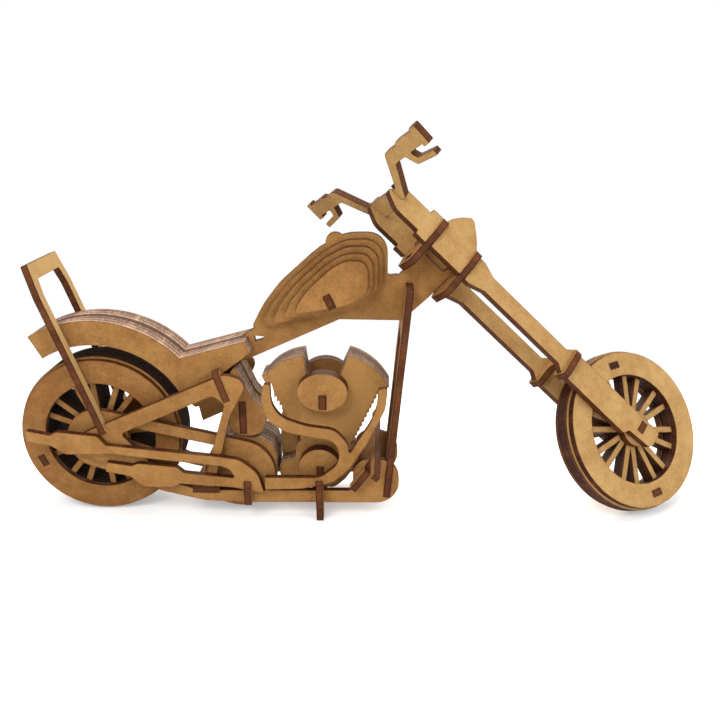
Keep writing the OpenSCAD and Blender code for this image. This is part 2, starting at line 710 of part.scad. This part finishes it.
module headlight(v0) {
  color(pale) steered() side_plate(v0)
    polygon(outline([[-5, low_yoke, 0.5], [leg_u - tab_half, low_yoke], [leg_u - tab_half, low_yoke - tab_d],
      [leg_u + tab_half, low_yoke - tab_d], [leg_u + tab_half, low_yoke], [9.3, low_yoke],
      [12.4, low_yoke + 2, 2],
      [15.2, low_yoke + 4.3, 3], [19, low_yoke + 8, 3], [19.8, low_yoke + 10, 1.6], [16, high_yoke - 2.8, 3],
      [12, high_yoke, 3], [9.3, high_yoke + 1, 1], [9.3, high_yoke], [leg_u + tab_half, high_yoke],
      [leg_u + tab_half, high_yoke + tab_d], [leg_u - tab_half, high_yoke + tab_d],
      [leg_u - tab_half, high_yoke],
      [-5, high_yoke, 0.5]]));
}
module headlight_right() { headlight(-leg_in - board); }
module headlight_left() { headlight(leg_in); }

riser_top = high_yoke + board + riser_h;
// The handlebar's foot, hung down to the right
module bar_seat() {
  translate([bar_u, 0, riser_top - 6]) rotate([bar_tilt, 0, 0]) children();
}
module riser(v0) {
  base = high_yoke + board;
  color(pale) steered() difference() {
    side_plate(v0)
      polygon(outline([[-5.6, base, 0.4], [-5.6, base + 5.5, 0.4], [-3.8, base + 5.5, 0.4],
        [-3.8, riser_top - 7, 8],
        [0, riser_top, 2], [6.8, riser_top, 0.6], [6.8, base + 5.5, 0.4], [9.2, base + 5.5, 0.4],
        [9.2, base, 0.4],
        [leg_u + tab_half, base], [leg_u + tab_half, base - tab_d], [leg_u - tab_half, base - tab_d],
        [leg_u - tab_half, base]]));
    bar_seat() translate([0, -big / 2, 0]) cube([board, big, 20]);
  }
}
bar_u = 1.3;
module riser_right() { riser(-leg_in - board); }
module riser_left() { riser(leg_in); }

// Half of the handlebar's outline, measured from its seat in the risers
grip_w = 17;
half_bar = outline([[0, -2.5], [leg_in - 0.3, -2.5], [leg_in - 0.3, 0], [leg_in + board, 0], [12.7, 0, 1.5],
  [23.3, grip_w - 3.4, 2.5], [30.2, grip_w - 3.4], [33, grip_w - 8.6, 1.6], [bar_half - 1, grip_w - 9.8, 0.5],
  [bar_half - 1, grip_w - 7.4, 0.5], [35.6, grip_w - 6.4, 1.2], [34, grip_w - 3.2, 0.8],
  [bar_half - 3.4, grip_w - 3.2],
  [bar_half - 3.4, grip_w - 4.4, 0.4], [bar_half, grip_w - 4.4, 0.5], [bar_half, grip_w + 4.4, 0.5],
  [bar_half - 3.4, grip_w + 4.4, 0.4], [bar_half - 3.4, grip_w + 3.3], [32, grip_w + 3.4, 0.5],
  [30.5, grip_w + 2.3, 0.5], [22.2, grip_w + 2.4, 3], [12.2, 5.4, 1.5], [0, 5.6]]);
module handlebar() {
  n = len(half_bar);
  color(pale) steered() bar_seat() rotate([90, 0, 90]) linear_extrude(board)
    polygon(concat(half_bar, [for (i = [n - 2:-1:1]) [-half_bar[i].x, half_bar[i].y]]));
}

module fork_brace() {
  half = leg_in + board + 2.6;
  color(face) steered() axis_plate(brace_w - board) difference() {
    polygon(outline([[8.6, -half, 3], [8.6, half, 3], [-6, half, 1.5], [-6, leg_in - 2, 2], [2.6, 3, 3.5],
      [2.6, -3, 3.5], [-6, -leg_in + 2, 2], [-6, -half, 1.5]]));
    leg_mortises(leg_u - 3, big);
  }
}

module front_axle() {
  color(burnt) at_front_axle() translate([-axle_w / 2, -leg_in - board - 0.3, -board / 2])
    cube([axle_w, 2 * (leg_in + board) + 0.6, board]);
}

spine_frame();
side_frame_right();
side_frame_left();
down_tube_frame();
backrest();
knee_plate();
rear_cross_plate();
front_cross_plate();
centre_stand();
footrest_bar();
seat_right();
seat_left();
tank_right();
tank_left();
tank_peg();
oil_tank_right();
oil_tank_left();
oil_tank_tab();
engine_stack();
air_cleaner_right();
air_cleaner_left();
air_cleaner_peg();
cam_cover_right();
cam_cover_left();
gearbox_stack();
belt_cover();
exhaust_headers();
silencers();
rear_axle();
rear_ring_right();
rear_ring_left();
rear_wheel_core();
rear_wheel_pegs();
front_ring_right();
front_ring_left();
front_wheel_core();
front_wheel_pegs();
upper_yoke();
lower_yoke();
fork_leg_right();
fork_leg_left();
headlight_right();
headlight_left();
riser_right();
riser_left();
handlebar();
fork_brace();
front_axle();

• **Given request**
Write out all the lines again, exactly as they are.

• **Solution to the problem**
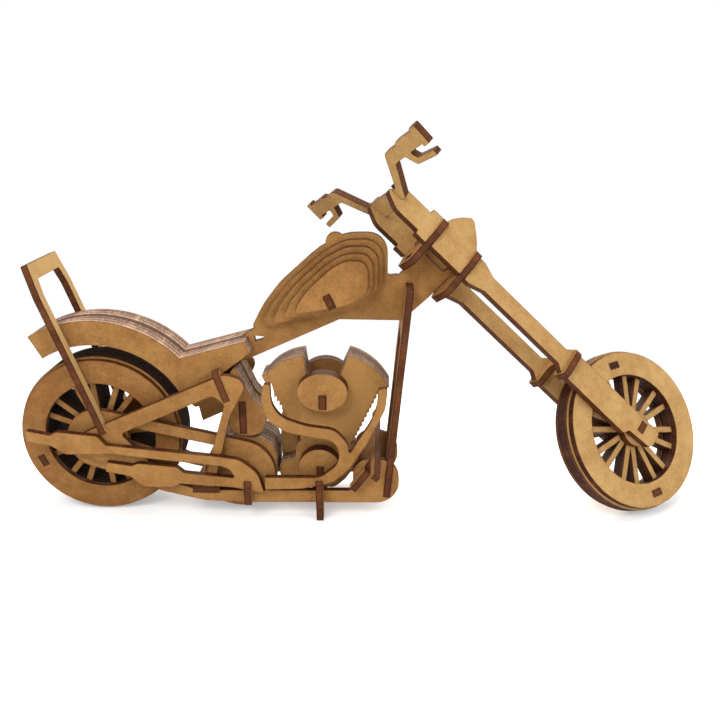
Keep writing the OpenSCAD and Blender code for this image. This is part 2, starting at line 710 of part.scad. This part finishes it.
module headlight(v0) {
  color(pale) steered() side_plate(v0)
    polygon(outline([[-5, low_yoke, 0.5], [leg_u - tab_half, low_yoke], [leg_u - tab_half, low_yoke - tab_d],
      [leg_u + tab_half, low_yoke - tab_d], [leg_u + tab_half, low_yoke], [9.3, low_yoke],
      [12.4, low_yoke + 2, 2],
      [15.2, low_yoke + 4.3, 3], [19, low_yoke + 8, 3], [19.8, low_yoke + 10, 1.6], [16, high_yoke - 2.8, 3],
      [12, high_yoke, 3], [9.3, high_yoke + 1, 1], [9.3, high_yoke], [leg_u + tab_half, high_yoke],
      [leg_u + tab_half, high_yoke + tab_d], [leg_u - tab_half, high_yoke + tab_d],
      [leg_u - tab_half, high_yoke],
      [-5, high_yoke, 0.5]]));
}
module headlight_right() { headlight(-leg_in - board); }
module headlight_left() { headlight(leg_in); }

riser_top = high_yoke + board + riser_h;
// The handlebar's foot, hung down to the right
module bar_seat() {
  translate([bar_u, 0, riser_top - 6]) rotate([bar_tilt, 0, 0]) children();
}
module riser(v0) {
  base = high_yoke + board;
  color(pale) steered() difference() {
    side_plate(v0)
      polygon(outline([[-5.6, base, 0.4], [-5.6, base + 5.5, 0.4], [-3.8, base + 5.5, 0.4],
        [-3.8, riser_top - 7, 8],
        [0, riser_top, 2], [6.8, riser_top, 0.6], [6.8, base + 5.5, 0.4], [9.2, base + 5.5, 0.4],
        [9.2, base, 0.4],
        [leg_u + tab_half, base], [leg_u + tab_half, base - tab_d], [leg_u - tab_half, base - tab_d],
        [leg_u - tab_half, base]]));
    bar_seat() translate([0, -big / 2, 0]) cube([board, big, 20]);
  }
}
bar_u = 1.3;
module riser_right() { riser(-leg_in - board); }
module riser_left() { riser(leg_in); }

// Half of the handlebar's outline, measured from its seat in the risers
grip_w = 17;
half_bar = outline([[0, -2.5], [leg_in - 0.3, -2.5], [leg_in - 0.3, 0], [leg_in + board, 0], [12.7, 0, 1.5],
  [23.3, grip_w - 3.4, 2.5], [30.2, grip_w - 3.4], [33, grip_w - 8.6, 1.6], [bar_half - 1, grip_w - 9.8, 0.5],
  [bar_half - 1, grip_w - 7.4, 0.5], [35.6, grip_w - 6.4, 1.2], [34, grip_w - 3.2, 0.8],
  [bar_half - 3.4, grip_w - 3.2],
  [bar_half - 3.4, grip_w - 4.4, 0.4], [bar_half, grip_w - 4.4, 0.5], [bar_half, grip_w + 4.4, 0.5],
  [bar_half - 3.4, grip_w + 4.4, 0.4], [bar_half - 3.4, grip_w + 3.3], [32, grip_w + 3.4, 0.5],
  [30.5, grip_w + 2.3, 0.5], [22.2, grip_w + 2.4, 3], [12.2, 5.4, 1.5], [0, 5.6]]);
module handlebar() {
  n = len(half_bar);
  color(pale) steered() bar_seat() rotate([90, 0, 90]) linear_extrude(board)
    polygon(concat(half_bar, [for (i = [n - 2:-1:1]) [-half_bar[i].x, half_bar[i].y]]));
}

module fork_brace() {
  half = leg_in + board + 2.6;
  color(face) steered() axis_plate(brace_w - board) difference() {
    polygon(outline([[8.6, -half, 3], [8.6, half, 3], [-6, half, 1.5], [-6, leg_in - 2, 2], [2.6, 3, 3.5],
      [2.6, -3, 3.5], [-6, -leg_in + 2, 2], [-6, -half, 1.5]]));
    leg_mortises(leg_u - 3, big);
  }
}

module front_axle() {
  color(burnt) at_front_axle() translate([-axle_w / 2, -leg_in - board - 0.3, -board / 2])
    cube([axle_w, 2 * (leg_in + board) + 0.6, board]);
}

spine_frame();
side_frame_right();
side_frame_left();
down_tube_frame();
backrest();
knee_plate();
rear_cross_plate();
front_cross_plate();
centre_stand();
footrest_bar();
seat_right();
seat_left();
tank_right();
tank_left();
tank_peg();
oil_tank_right();
oil_tank_left();
oil_tank_tab();
engine_stack();
air_cleaner_right();
air_cleaner_left();
air_cleaner_peg();
cam_cover_right();
cam_cover_left();
gearbox_stack();
belt_cover();
exhaust_headers();
silencers();
rear_axle();
rear_ring_right();
rear_ring_left();
rear_wheel_core();
rear_wheel_pegs();
front_ring_right();
front_ring_left();
front_wheel_core();
front_wheel_pegs();
upper_yoke();
lower_yoke();
fork_leg_right();
fork_leg_left();
headlight_right();
headlight_left();
riser_right();
riser_left();
handlebar();
fork_brace();
front_axle();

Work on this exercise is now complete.